During non-REM sleep, the brain undergoes a cleansing process that clears metabolic waste and neural debris accumulated throughout the day. This process supports memory, attention and mental clarity. During REM sleep, the brain consolidates learning, reorganises memory networks and processes emotional experiences. Reduced or fragmented sleep interrupts these restorative cycles, leading to impaired decision-making, increased emotional reactivity and reduced professional capacity.
How does emotional labour affect sleep quality?
Emotional labour refers to the ongoing management of one’s own emotions while supporting the emotional needs of others. In schools, this includes de-escalating behaviour, navigating difficult conversations, monitoring social dynamics and maintaining composure under pressure.
When emotional intensity is not processed or offloaded during the day, the brain attempts to process it at night. This often presents as rumination, replaying conversations, planning responses or experiencing vivid dreams. Creating intentional opportunities to debrief, journal or reflect during the day reduces the emotional load carried into sleep and improves overall sleep quality.

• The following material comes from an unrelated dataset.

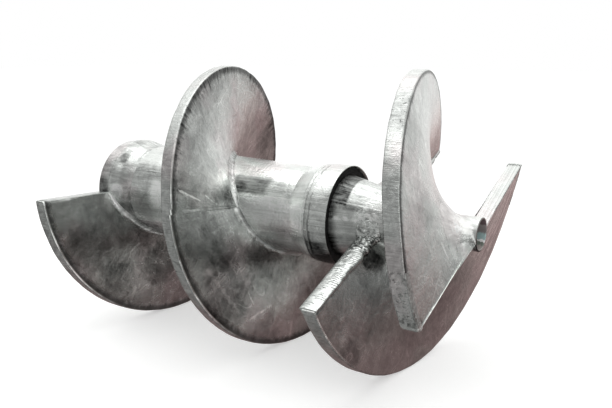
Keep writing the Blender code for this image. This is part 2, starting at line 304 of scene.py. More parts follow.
def turned(node, outline, finish):
    """A piece turned about the axis from a closed outline of (station, radius) points."""
    angles = [360 * step / ROUND_STEPS for step in range(ROUND_STEPS)]
    rings = [[place(*point, angle) for point in outline] for angle in angles]
    skin(node, rings, finish, closed=True)


# Stains and smears, mixed with spots of painted highlight, reflection and shade: each has a
# station, a radius, an angle, a reach and an amount of tone.
# On the ring, the strongest bright spot, by the flight's start, is a painted highlight.
RING_STAINS_AND_HIGHLIGHT = [
    (0.046, 0.095, 131, 0.016, -0.36), (0.046, 0.094, 146, 0.012, 0.30),
    (0.050, 0.094, 175, 0.019, 0.60), (0.060, 0.090, 160, 0.014, -0.10)]


def ring_finish():
    """Bright ground steel: stained, with a painted highlight by the flight's end, painted shade
    low down, and its rear edge darker low down.
    """
    finish = Finish("ring_steel")
    smears = finish.round_the_axis(30, 14).clouds(1.0, 4, 0.6)
    lines = finish.round_the_axis(260, 3).clouds(1.0, 2)
    patches = finish.point.clouds(34, 5, 0.62, 0.7)
    grain = finish.point.clouds(420, 2)
    # Painted shade: darker on the lower side.
    underside_painted_light = finish.from_top.step(70.0, 125.0)
    # Darker along the rear edge, low down.
    rear_edge_darkening = finish.station.step(0.031, 0.026) * finish.from_top.step(66.0, 76.0)
    tone = 0.62 + (smears - 0.5) * 0.9 + (patches - 0.5) * 0.9 + (grain - 0.5) * 0.2 \
        - underside_painted_light * 0.26 - rear_edge_darkening * 0.34
    tone = finish.add_stains_and_painted_light(tone, RING_STAINS_AND_HIGHLIGHT)
    roughness = 0.24 + (patches - 0.5) * 0.3
    height = lines * 0.2 + grain * 0.3 + patches * 0.9
    return finish.set(finish.tinted(tone, 0.45), roughness, height, 0.0012)


ring_steel = ring_finish()
turned("rear_ring", softened([
    (RING_REAR[0], BORE), RING_REAR, RING_FRONT, (RING_FRONT[0], BORE)], RING_EDGE),
    ring_steel)
turned("rear_shoulder", softened([
    (SHOULDER_LINE[0][0], BORE), *SHOULDER_LINE, HUB_START, (HUB_START[0], BORE)], RING_EDGE),
    ring_steel)

# Hub: a long, slightly tapered steel tube, bored for the drive stub at the rear. It is
# ground by hand, so it is smeared along the axis and has one dull oblong that was missed.
HUB_MIDDLE = (0.2590, 0.0835)
HUB_END = (0.4419, 0.0777)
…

Why should educators take sleep more seriously as a profession?
Sleep directly influences attention, working memory, emotional regulation and decision-making. All essential capacities for effective teaching and leadership. Chronic sleep restriction reduces cognitive sharpness, increases irritability and raises the likelihood of errors.
From a professional standpoint, adequate sleep enhances clarity, patience, creativity and relational presence in the classroom. Protecting sleep is not a luxury. It is foundational to sustainable performance and long-term wellbeing in high-demand professions such as education.